Wie alle anderen Lebewesen sind Menschen aus evolutionsbiologischer Sicht auf Risikoerleben ausgelegt, wie es in der westlichen Welt heutzutage fehlt. Wo Hungersnot, wilde Tiere und Klimabedingungen das Überleben nicht bedrohen, entwickeln Menschen laut der Maslowschen Bedürfnispyramide natürlicherweise die Sehnsucht nach neuen Herausforderungen, die als solche immer Risiken tragen.

Intensiv leben kann deshalb nur, wer aus dem Halbschlaf erwacht und außerhalb der eigenen Komfortzone Risiken eingeht. Je wacher du durch dein Leben gehst, desto intensiver erlebst du es sekündlich und desto mehr Möglichkeiten erkennst du.

 

Unterbewusstsein programmieren: So nimmst du intensiver wahr

Pro Sekunde umgeben dich etwa 40 Milliarden Bit an Umgebungsinformationen, von denen deine Sinnesorgane rund 20 Millionen aufnehmen. In Form von Lauten, Gerüchen und Bildern erreichen davon pro Sekunde nur 40 Bit dein Bewusstsein. Dein Unterbewusstsein filtert zum Schutz vor Überlastung Millionen an Sinneseindrücken aus, wodurch du jeden Moment weniger intensiv erlebst als eigentlich möglich.

Indem du dir die ständige Bewertung von Sinneseindrücken abgewöhnst und dich unvoreingenommen auf die Umgebungsreizvielfalt konzentrierst, erweiterst du deine Wahrnehmungsfähigkeit. Statt einfach nur zu funktionieren und geistesabwesend zu reagieren, gewöhnst du dir über Konzentrationsübungen schrittweise den Autopiloten ab. Regelmäßige Atemmeditation hilft dir, Bewusstsein und Unterbewusstsein einem Achtsamkeitszustand anzunähern.

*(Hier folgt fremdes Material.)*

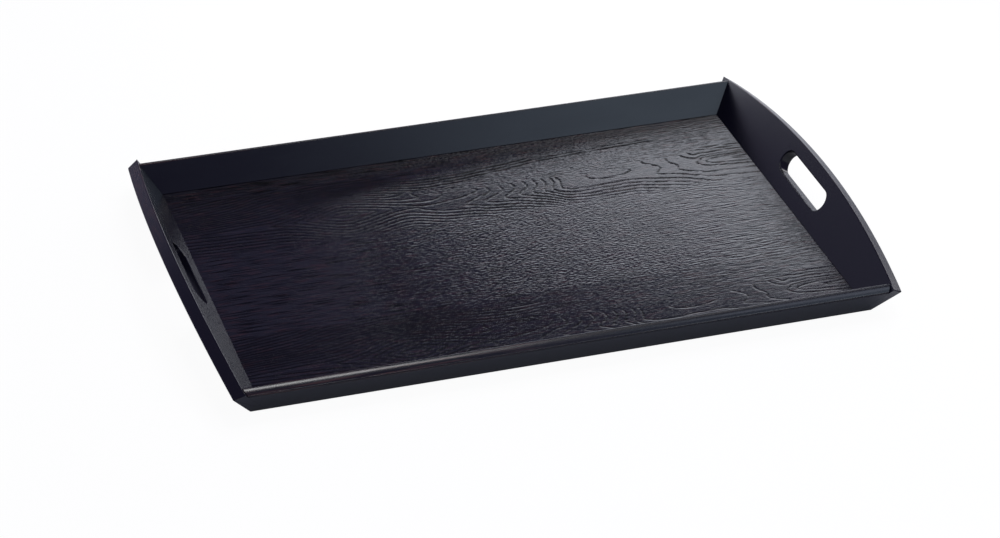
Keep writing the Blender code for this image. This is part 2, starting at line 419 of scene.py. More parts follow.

Fortan konzentrierst du dich in jeder Sekunde wieder neu auf den gegenwärtigen Moment und lässt Stimmungen oder Gedanken an dir vorbeiziehen wie wechselhaftes Wetter. Auf diese Weise erlebst du dein Leben nicht nur intensiver, sondern erkennst Möglichkeiten, die sich deiner bisherigen Wahrnehmung entziehen. Riskiere mehr für die richtigen Dinge, indem du dich selbst besser kennenlernst und Momenten zugleich so offen gegenübertrittst wie ein Kind.